→ Available data
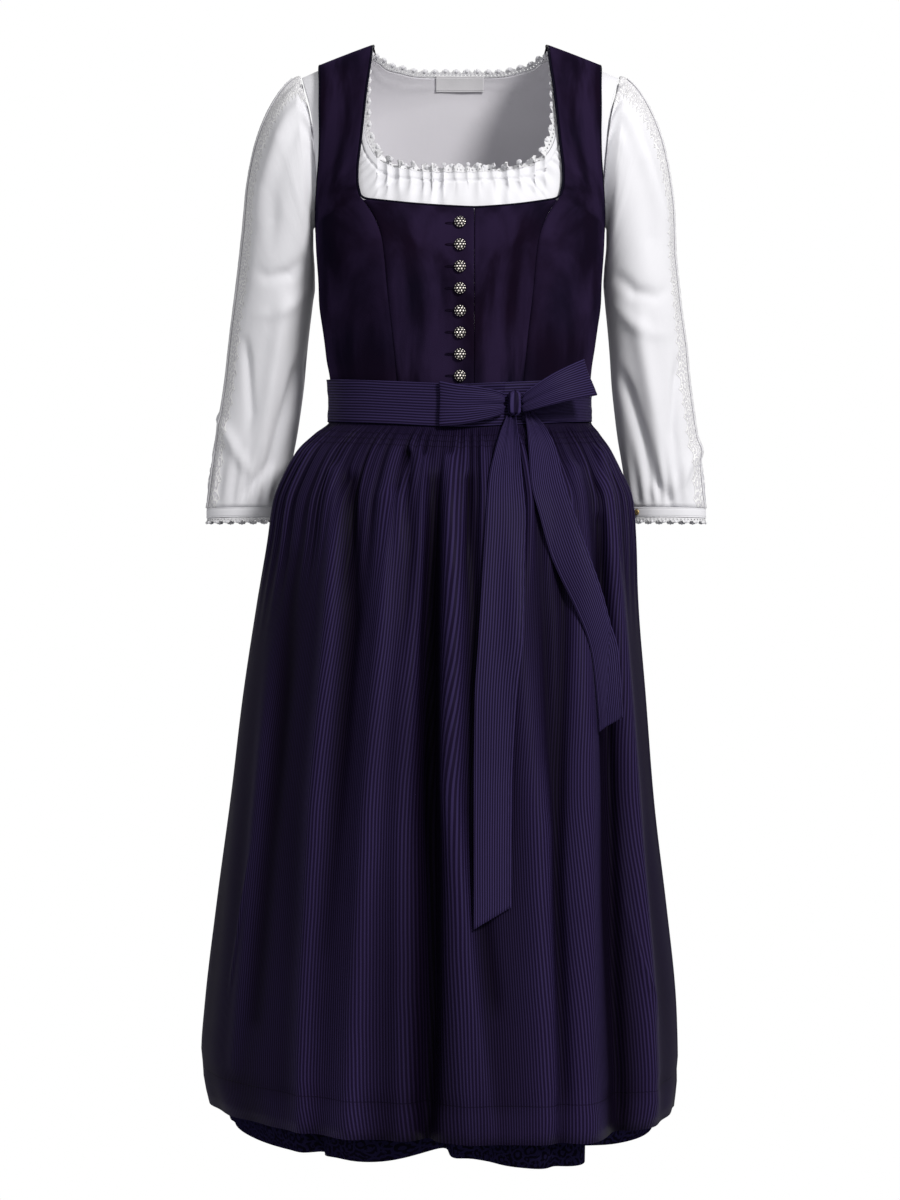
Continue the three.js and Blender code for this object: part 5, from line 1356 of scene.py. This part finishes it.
# softer folds between the main ones, as lines of (x, z, strength), with their width and rise
APRON_FOLDS = [
    ([(-132, -470, 0.4), (-134, -620, 1), (-148, -800, 0.8), (-160, -1010, 0.6), (-162, -1147, 0.5)], 9, 3.0),
    ([(-115, -480, 1), (-112, -620, 1), (-124, -780, 0.6), (-140, -960, 0.2)], 10, -3.2),
    ([(-73, -500, 1), (-80, -640, 1), (-94, -820, 0.8), (-106, -1010, 0.7), (-112, -1140, 0.5)], 10, 3.4),
    ([(-55, -450, 1), (-52, -560, 0.7), (-62, -680, 0)], 5, -3.0),
    ([(-39, -460, 1), (-46, -600, 0.8), (-55, -760, 0.4), (-60, -900, 0)], 8, 3.0),
    ([(-29, -480, 0.6), (-33, -640, 1), (-31, -820, 1), (-28, -1010, 0.8), (-34, -1147, 0.8)], 9, -3.6),
    ([(-12, -460, 1), (-8, -600, 0.9), (-10, -800, 0.8), (12, -1010, 0.6), (30, -1140, 0.4)], 9, 3.4),
    ([(8, -480, 0.8), (14, -620, 0.9), (10, -820, 0.7), (34, -1010, 0.6)], 9, -2.6),
    ([(76, -760, 0), (80, -840, 1), (84, -1000, 0.9), (88, -1130, 0.6)], 12, 2.6),
    ([(100, -500, 0.8), (108, -620, 0.8), (102, -760, 0.8), (98, -900, 0.6), (104, -1100, 0.4)], 8, -3.4),
    ([(118, -470, 0.8), (128, -620, 1), (130, -800, 1), (126, -1010, 0.8), (124, -1140, 0.6)], 13, 3.0),
    ([(146, -520, 0.5), (152, -640, 1), (156, -820, 1), (158, -1010, 1), (162, -1140, 0.8)], 7, -3.6),
    ([(150, -450, 0.6), (164, -600, 1), (178, -800, 1), (192, -1012, 0.9), (196, -1130, 0.6)], 8, 3.0),
    ([(-217, -874, 0.2), (-226, -930, 1), (-241, -1012, 0.3)], 2.2, 1.6),
    ([(168, -911, 0.2), (182, -970, 1), (202, -1042, 0.3)], 2.2, 1.6),
    ([(-176, -560, 0.3), (-186, -700, 1), (-200, -860, 0.8), (-214, -1040, 0.5)], 11, -2.6),
    ([(-196, -620, 0), (-206, -760, 0.8), (-222, -940, 1), (-236, -1090, 0.5)], 10, 2.6),
]


def apron_relief(u, v, place):
    """Fine puckers, soft folds, a slow waviness, the turned hem and side hems, and the hem's own waves."""
    level = apron_level(v)
    x, z = place[..., 0], place[..., 2]
    total = fine_gathers(u, level)
    for line, width, rise in APRON_FOLDS:
        total = total + fold(x, z, line, 0.85 * width, 2.0 * rise)
    fall = smooth_step(-450, -700, level)
    total = total + 0.8 * fall * np.sin(u * 55 + 2.5 * np.sin(level / 130)) * (0.6 + 0.4 * np.sin(level / 90))
    hem = -0.9 * bell(level - (APRON_HEM + 40), 2.2) + 0.3 * smooth_step(APRON_HEM + 38, APRON_HEM + 34, level)
    sides = 0.5 * (smooth_step(0.012, 0.009, u) + smooth_step(0.988, 0.991, u))
    waves = 1.6 * np.sin(u * 61 + 1.0) * smooth_step(APRON_HEM + 60, APRON_HEM, level)
    return total + hem + sides + waves


def apron_painted_light(u, v):
    """Painted light for the apron's threads: from 0 in the troughs, left dark as painted shade, to 1 on the
    crests, given a painted highlight, by how far the cloth stands out of its mean form.
    """
    level = apron_level(v)
    height = gather_rise(u, level) + apron_relief(u, v, apron_surface(u, v))
    return smooth_step(-6, 9, height + 0.6 * ridge_rise(apron_angle(u, level), level))


# The mark carries the apron's painted highlight on its crests and painted shade in its troughs.
sew("ribbed_apron", apron_surface, (0.8, 2.0), (364, 100), ["apron_panel"], APRON_CLOTH,
    lambda u, v: (u * APRON_WIDTH, BAND_BOTTOM - apron_level(v)), apron_relief, cut=(0.86, 0.74),
    shaped=False, marks={"painted_crest_light": apron_painted_light})

# ---------------------------------------------------------------- waistband, ties and bow

LAYERS = ((1.3, 2.3), (3.0, 4.0))
RIBBON_WIDTH = 46
TIE_WALL, BOW_WALL = (-0.5, 0.5), (-0.4, 0.4)


def waist_strip(name, node_name, start, end, columns, layer_at, top_at, bottom_at, relief, cut):
    """A strip round the waist from one angle to another, on a layer from 0 to 1 and between two levels."""
    def surface(u, v):
        angle = mix(start, end, u)
        share = layer_at(angle)
        middle = mix(sum(LAYERS[0]) / 2, sum(LAYERS[1]) / 2, share)
        return drape_point(angle, mix(top_at(angle), bottom_at(angle), v), middle)

    return sew(name, surface, TIE_WALL, (columns, 16), [node_name], RIBBON,
               lambda u, v: (v * RIBBON_WIDTH, u * 700), relief,
               cut=cut, shaped=False)


def always(value):
    return lambda angle: value + 0 * angle


def band_relief(u, v, place):
    """Soft lengthwise creases of a sash drawn round the waist, and a stitched line near each edge."""
    crease = 0.35 * np.sin(v * 11 + 3 * np.sin(u * 9)) + 0.2 * np.sin(v * 23 + 5 * np.sin(u * 17))
    return crease - 0.3 * (bell(v - 0.06, 0.012) + bell(v - 0.94, 0.012))


waist_strip("sash_front", "apron_waistband", -96, 72, 130, always(0), always(BAND_TOP), always(BAND_BOTTOM),
            band_relief, (0.36, 0.046))


def gathered_relief(at_u, reach):
    """Creases that run together towards the knot."""
    def relief(u, v, place):
        near = smooth_step(reach, 0, np.abs(u - at_u))
        return 0.9 * near * np.sin(v * 17 + 1.2) + 0.45 * near * np.sin(v * 31) + band_relief(u, v, place) * 0.6

    return relief


waist_strip("tie_round_right", "apron_tie_right", -96.3, -336, 150, lambda a: smooth_step(-264, -280, a),
            lambda a: BAND_TOP - 20 * smooth_step(-250, -285, a) - 6 * smooth_step(-300, -336, a),
            lambda a: BAND_BOTTOM + 4 * smooth_step(-300, -336, a), gathered_relief(1, 0.2), (0.56, 0.044))
waist_strip("tie_round_left", "apron_tie_left", 96, 376, 170, always(1), always(BAND_TOP),
            always(BAND_BOTTOM), gathered_relief(1, 0.06), (0.64, 0.046))

KNOT_ANGLE, KNOT_LEVEL, KNOT_STAND_OFF = np.array(20.0), np.array(-386.0), 9.4
KNOT_SIZE = [7, 6.8, 13]


def knot_surface(u, v):
    """The knot: a boxy ball with folds slanting round it where the tie wraps over."""
    turn = u * 2 * np.pi
    ball = sphere(turn, v * np.pi)
    boxy = np.abs(ball).max(-1) ** -0.45
    wraps = 1 + 0.05 * np.cos(5 * turn + 2 * ball[..., 2]) + 0.03 * np.cos(11 * turn - 3 * ball[..., 2])
    shaped = ball * (boxy * wraps)[..., None] * KNOT_SIZE
    normal = section_normal(KNOT_ANGLE, KNOT_LEVEL)
    heading = np.arctan2(normal[0], -normal[1])
    c, s = np.cos(heading), np.sin(heading)
    x, y, z = (shaped[..., k] for k in range(3))
    return points(c * x - s * y, s * x + c * y, z) + drape_point(KNOT_ANGLE, KNOT_LEVEL, KNOT_STAND_OFF)


u, v = grid(72, 40)
knot_index = np.arange(u.size).reshape(u.shape)
knot = make_object("bow_knot_cloth", knot_surface(u, v).reshape(-1, 3), quads_of(knot_index),
                   lie=points(u * 14, v * 60, 0)[..., :2].reshape(-1, 2) / 1000,
                   corners=quads_of(knot_index).ravel())
dress(merged(knot), ["bow_knot"], *RIBBON)


def out_and_back(u):
    return (1 - np.cos(2 * np.pi * u)) / 2


def ribbon_loop(middle, out, up, half_at_knot, half_at_tip, puff, parting):
    """A loop that leaves the knot, folds at its tip and comes back: the two ways stand apart by the puff."""
    def surface(u, v):
        s = out_and_back(u)
        half = mix(half_at_knot, half_at_tip, s ** 0.7)
        away = -puff * np.sin(2 * np.pi * u) + parting * (2 * u - 1)
        return middle(s) + out(s) * away[..., None] + up(s) * (half * (2 * v - 1))[..., None]

    return surface


def loop_relief(u, v, place):
    """Pleats that fan out from the knot and flatten towards the tip, with a fine hem along both edges."""
    s = out_and_back(u)
    pleats = 1.1 * np.sin(v * 15 + 0.8) * (1 - s) ** 1.4 + 0.5 * np.sin(v * 27 + 2) * (1 - s) ** 2
    return pleats + 0.5 * np.sin(v * 6 + 4 * s) * s - 0.3 * (bell(v - 0.04, 0.01) + bell(v - 0.96, 0.01))


flat_loop = ribbon_loop(lambda s: drape_point(mix(15.4, -6.5, s), KNOT_LEVEL + s, 9.6 + 0 * s),
                        lambda s: section_normal(mix(15.4, -6.5, s), BAND_BOTTOM + 0 * s),
                        lambda s: points(0 * s, 0, 1), 10, 24, 3, 1.4)
sew("bow_loop_right_cloth", flat_loop, BOW_WALL, (96, 24), ["bow_loop_right"], RIBBON,
    lambda u, v: (v * RIBBON_WIDTH, u * 110), loop_relief, outward=to_front, cut=(0.11, 0.046))
standing_loop = ribbon_loop(
    lambda s: points(mix(65.5, 138, s), mix(-105, -92, s) - 6 * np.sin(np.pi * s),
                     mix(-397, -368, s) + 2 * np.sin(np.pi * s)),
    lambda s: points(0.2 + 0 * s, -0.98, 0), lambda s: unit(points(-0.36 * s, 0, 1)), 8.5, 20.5, 6, 1.6)
sew("bow_loop_left_cloth", standing_loop, BOW_WALL, (96, 24), ["bow_loop_left"], RIBBON,
    lambda u, v: (v * RIBBON_WIDTH, u * 170), loop_relief, outward=to_front, cut=(0.18, 0.046))


def over_apron(x, level, stand_off):
    """A place standing off the front of the apron."""
    right, left, *_, square = drape_at(level)
    half = np.where(x < 0, right, left)
    angle = np.sign(x) * np.degrees(np.arcsin(np.minimum(1, np.abs(x) / half) ** (1 / square)))
    return drape_point(angle, level, np.maximum(0, ridge_rise(angle, level)) + stand_off)


# level, x of the right and left edge, how far each stands off; then level and slant; then the tip's drop
TAILS = {
    "bow_tail_right": ([
        (-399.6, 47.5, 57, 6.5, 7), (-414, 42, 58, 8.5, 9), (-435, 36, 60, 8, 8.5), (-468, 29, 62.5, 7.5, 8),
        (-511, 25.5, 65.5, 7.5, 8), (-553, 23, 63.5, 8, 8.5), (-636, 18, 60, 9, 9), (-697, 14.5, 55, 9, 9),
        (-799, 13.5, 51, 8, 8), (-880, 13.5, 50, 8, 8)], [(-399.6, 0), (-700, 0), (-880, 22)], 52),
    "bow_tail_left": ([
        (-392, 66, 71.5, 5.4, 5.6), (-402, 67, 78, 6.4, 6.8), (-414, 68, 86, 8, 8.5), (-440, 69.5, 97, 8, 9),
        (-471, 71, 102, 8, 12), (-511, 80, 110, 8, 16), (-553, 91, 119, 8, 21), (-607, 110, 131, 9, 28),
        (-660, 126, 140, 10, 34), (-727, 134, 142, 11, 36)], [(-392, 0), (-600, 0), (-727, 16)], 10),
}


def tail_surface(rows, slant, drop):
    """A hanging tail between the two edges of its table, cut slanting at its end."""
    at, slant_at = table(rows), table(slant)
    top, last = rows[0][0], rows[-1][0]

    def surface(u, v):
        level = mix(top, last - drop, v ** 1.15)
        right_x, left_x, right_off, left_off = at(np.maximum(last, level))
        lifted = level + slant_at(level)[0] * u
        return over_apron(mix(right_x, left_x, u), lifted, mix(right_off, left_off, u))

    return surface


def tail_relief(u, v, place):
    """Pleats that leave the knot and die out, a slow sway, and a narrow hem that puckers along one edge."""
    pleats = 1.6 * np.sin(u * 13 + 1) * bell(v, 0.16) + 0.9 * np.sin(u * 7 + 3 * v) * bell(v - 0.1, 0.3)
    sway = 1.2 * np.sin(u * 3 + v * 8) * smooth_step(0.05, 0.4, v)
    hem = 0.4 * smooth_step(0.9, 0.93, u) * np.sin(v * 190)
    return pleats + sway + (hem - 0.5 * (bell(u - 0.9, 0.02) + bell(u - 0.1, 0.02)))


for node_name, (rows, slant, drop) in TAILS.items():
    length = (rows[0][0] - rows[-1][0] + drop) / 1000
    sew(node_name + "_cloth", tail_surface(rows, slant, drop), BOW_WALL, (30, 140), [node_name], RIBBON,
        lambda u, v, n=length: (u * RIBBON_WIDTH, v * n * 1000), tail_relief, outward=to_front,
        cut=(0.042, length * 1.02))

# ---------------------------------------------------------------- floor, light and camera


def area_light(name, place, aim, size, power, tint):
    """A round light that faces the place it aims at."""
    data = bpy.data.lights.new(name, "AREA")
    data.shape, data.size, data.energy, data.color = "DISK", size, power, tint
    light = bpy.data.objects.new(name, data)
    bpy.context.scene.collection.objects.link(light)
    place, aim = np.array(place, float), np.array(aim, float)
    away = unit(place - aim)
    right = unit(np.cross([0, 0, 1.0], away))
    up = np.cross(away, right)
    matrix = np.eye(4)
    matrix[:3, 0], matrix[:3, 1], matrix[:3, 2], matrix[:3, 3] = right, up, away, place
    light.matrix_world = Matrix(matrix.tolist())
    return light


FLOOR_RADIUS, FLOOR_LEVEL = 950, -1500
turn, radius = np.meshgrid(np.linspace(0, 2 * np.pi, 97), np.linspace(0, FLOOR_RADIUS, 5), indexing="ij")
floor_points = points(radius * np.cos(turn), radius * np.sin(turn), FLOOR_LEVEL)
floor = merged(make_object("floor", floor_points.reshape(-1, 3),
                           quads_of(np.arange(turn.size).reshape(turn.shape))))
floor_paint, tree, shader, _, place = material("pale floor", roughness=0.9)
shade = use(tree, unevenness, Place=place, Scale=3.0, Low=0.0, High=1.0)["Value"]
tree.links.new(blend(tree, shade, colour(238, 238, 240), colour(244, 244, 245)), shader.inputs["Base Color"])
floor.data.materials.append(floor_paint)

area_light("key light", (1.5, -2.3, 1.15), (0.0, 0.0, -0.55), 0.75, 74, (1.0, 0.985, 0.97))
area_light("fill light", (-2.2, -2.2, -0.2), (0.0, 0.0, -0.6), 2.0, 4, (0.96, 0.95, 1.0))
area_light("back light", (0.6, 2.4, 0.8), (0.0, 0.0, -0.5), 2.0, 24, (1.0, 1.0, 1.0))

world = bpy.data.worlds.new("soft white room")
bpy.context.scene.world = world
world.use_nodes = True
sky = world.node_tree
seen = node(sky, "LightPath").outputs["Is Camera Ray"]
glow = node(sky, "Background", {"Color": (1, 1, 1, 1), "Strength": to_range(sky, seen, 0.0, 1.0, 0.36, 1.0)})
sky.links.new(glow.outputs[0], sky.nodes["World Output"].inputs["Surface"])

LENS, SENSOR = 76.36, 36
CAMERA_PLACE = (-0.011, -2.8, -0.605)
camera = bpy.data.objects.new("camera", bpy.data.cameras.new("camera"))
camera.data.lens = LENS
camera.data.sensor_width = SENSOR
camera.location = CAMERA_PLACE
camera.rotation_euler = (np.pi / 2, 0, 0)
bpy.context.scene.collection.objects.link(camera)
bpy.context.scene.camera = camera
bpy.context.scene.view_settings.view_transform = "Standard"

→ Required work
Go through the listing above and list every line that has the word "scene".

→ Solution to the exercise
Continue the three.js and Blender code for this object: part 5, from line 1356 of scene.py. This part finishes it.
    bpy.context.scene.collection.objects.link(light)
bpy.context.scene.world = world
bpy.context.scene.collection.objects.link(camera)
bpy.context.scene.camera = camera
bpy.context.scene.view_settings.view_transform = "Standard"